# [Prompt]
Only the lines from the first one through the line with "BALANCE_SLOT_DEPTH = 0.006" should be printed, exactly as they appear.

# [Dataset excerpt]
______________________________

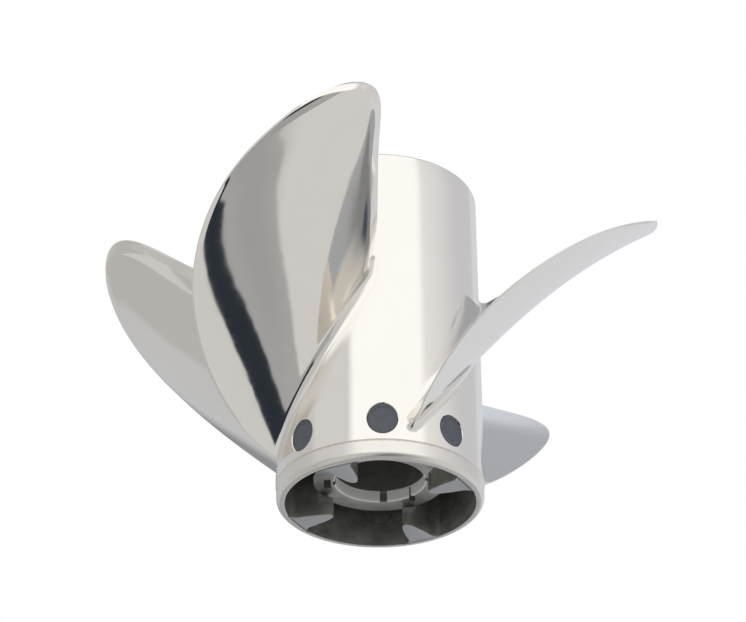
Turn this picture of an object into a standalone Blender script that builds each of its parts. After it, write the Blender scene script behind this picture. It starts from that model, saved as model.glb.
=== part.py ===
"""Four-blade boat propeller with exhaust passages through its hub.

Metres, +Z up. The shaft axis is Z and the origin is the centre of the forward rim, which the part
rests on. Aft is +Z, so the blades rake upwards, and a right-hand turn drives it towards -Z.
Angles run anticlockwise from +X, seen from aft.
"""
import math

import bpy

# Driving dimensions
TIP_RADIUS = 0.1668
PITCH = 0.555
BLADES = 4
BARREL_RADIUS = 0.059
BARREL_LENGTH = 0.1975
WALL = 0.0052
HUB_RADIUS = 0.038
GAP = 0.0003

# Barrel: a machined forward band with a round outer edge, a fine groove, then the polished barrel
BAND_RADIUS = 0.0585
BAND_HEIGHT = 0.0103
BAND_ROUNDING = 0.0034
ROUNDING_STEPS = 4
GROOVE_DEPTH = 0.0005
GROOVE_WIDTH = 0.0008
EDGE = 0.001
FINE_EDGE = 0.0003
BORE_RADIUS = BARREL_RADIUS - WALL
BARREL_SEGMENTS = 72

# Inner hub, set back inside the barrel, with a machined counterbore and a cast bore
HUB_FRONT = 0.0145
HUB_AFT = BARREL_LENGTH - 0.022
COUNTERBORE_RADIUS = 0.0255
COUNTERBORE_DEPTH = 0.0065
SHAFT_BORE_RADIUS = 0.0249
SHOULDER_RADIUS = 0.017
SHOULDER_LENGTH = 0.014
KEYWAY_ANGLE = 86.0
KEYWAY_WIDTH = 0.004
KEYWAY_DEPTH = 0.0012
KEYWAYS = 4
HUB_SEGMENTS = 56

# Two slots in the hub's front face that balance the casting: centre and half sizes
BALANCE_SLOTS = ((-0.0298, 0.0026, 0.0019, 0.0052), (0.0182, 0.0220, 0.0017, 0.0034))
BALANCE_SLOT_DEPTH = 0.006

# Ribs: wedges that stand on the hub, end flush with the rim and flare where they meet the barrel
RIB_ANGLE = 63.0
RIBS = 4
RIB_NOSE_RADIUS = 0.0302
RIB_HALF_THICKNESS = 0.0076
RIB_TAPER = 0.44
RIB_FILLET = 0.005
RIB_AFT = BARREL_LENGTH - 0.030
RIB_STEPS = 12
RIB_ARC_STEPS = 6

# Vent plugs in oval holes round the forward end, two for each blade
PLUG_ANGLES = (1.6, 42.8)
PLUG_HEIGHT = 0.0235
PLUG_HALF_WIDTH = 0.0083
PLUG_HALF_HEIGHT = 0.0092
PLUG_SEGMENTS = 24
PLUG_RINGS = ((1.0, 0.0010), (0.93, 0.0005), (0.80, 0.0005), (0.72, 0.0011))

# Blades: five even stations from root to tip, angles in degrees and heights in metres
SWEEP = (-37.1, -35.1, -30.2, -22.8, -14.0)
HALF_SPAN = (34.5, 33.8, 30.6, 26.2, 23.4)
RAKE = (0.0728, 0.0898, 0.1122, 0.137, 0.1646)
TIP_FULLNESS = 6.0
CAMBER = 0.031
CUP = 0.0034
CUP_START = 0.5
CUP_START_GROWTH = 0.45
LIP_WIDTH = 0.005
LIP_WIDTH_AT_ROOT = 0.013
LIP_BEND = 0.15
ROOT_THICKNESS = 0.0068
TIP_THICKNESS = 0.0016
EDGE_THICKNESS = 0.0013
SUCTION_FILLET_AT_NOSE = 0.004
SUCTION_FILLET_GROWN = 0.010
SUCTION_FILLET_AT_TAIL = 0.003
PRESSURE_FILLET_AT_TAIL = 0.0065
TAIL_FILLET_START = 0.8
PRESSURE_FILLET = 0.0085
CHORD_STEPS = 12
SPAN_STEPS = 16
FILLET_STEPS = 5
CAP_STEPS = 5


def clear_scene():
    for thing in list(bpy.data.objects):
        bpy.data.objects.remove(thing, do_unlink=True)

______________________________

# [Problem solution]
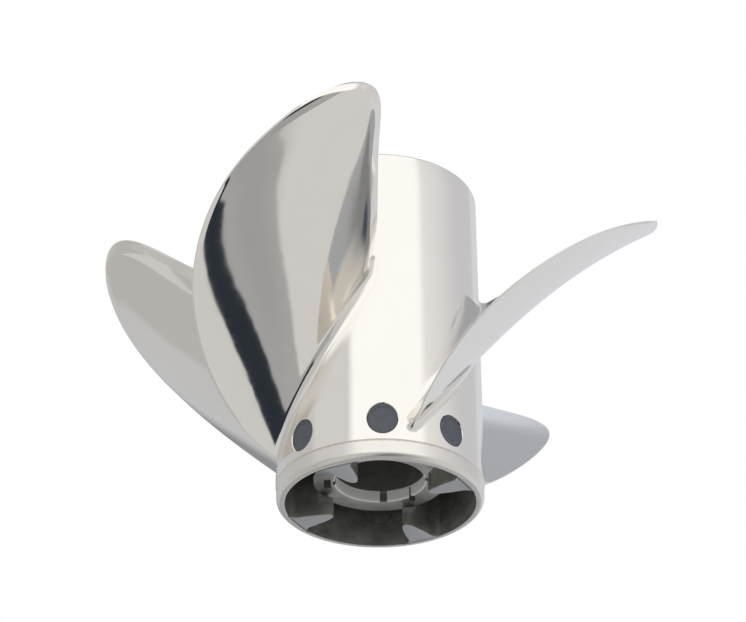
Turn this picture of an object into a standalone Blender script that builds each of its parts. After it, write the Blender scene script behind this picture. It starts from that model, saved as model.glb.
=== part.py ===
"""Four-blade boat propeller with exhaust passages through its hub.

Metres, +Z up. The shaft axis is Z and the origin is the centre of the forward rim, which the part
rests on. Aft is +Z, so the blades rake upwards, and a right-hand turn drives it towards -Z.
Angles run anticlockwise from +X, seen from aft.
"""
import math

import bpy

# Driving dimensions
TIP_RADIUS = 0.1668
PITCH = 0.555
BLADES = 4
BARREL_RADIUS = 0.059
BARREL_LENGTH = 0.1975
WALL = 0.0052
HUB_RADIUS = 0.038
GAP = 0.0003

# Barrel: a machined forward band with a round outer edge, a fine groove, then the polished barrel
BAND_RADIUS = 0.0585
BAND_HEIGHT = 0.0103
BAND_ROUNDING = 0.0034
ROUNDING_STEPS = 4
GROOVE_DEPTH = 0.0005
GROOVE_WIDTH = 0.0008
EDGE = 0.001
FINE_EDGE = 0.0003
BORE_RADIUS = BARREL_RADIUS - WALL
BARREL_SEGMENTS = 72

# Inner hub, set back inside the barrel, with a machined counterbore and a cast bore
HUB_FRONT = 0.0145
HUB_AFT = BARREL_LENGTH - 0.022
COUNTERBORE_RADIUS = 0.0255
COUNTERBORE_DEPTH = 0.0065
SHAFT_BORE_RADIUS = 0.0249
SHOULDER_RADIUS = 0.017
SHOULDER_LENGTH = 0.014
KEYWAY_ANGLE = 86.0
KEYWAY_WIDTH = 0.004
KEYWAY_DEPTH = 0.0012
KEYWAYS = 4
HUB_SEGMENTS = 56

# Two slots in the hub's front face that balance the casting: centre and half sizes
BALANCE_SLOTS = ((-0.0298, 0.0026, 0.0019, 0.0052), (0.0182, 0.0220, 0.0017, 0.0034))
BALANCE_SLOT_DEPTH = 0.006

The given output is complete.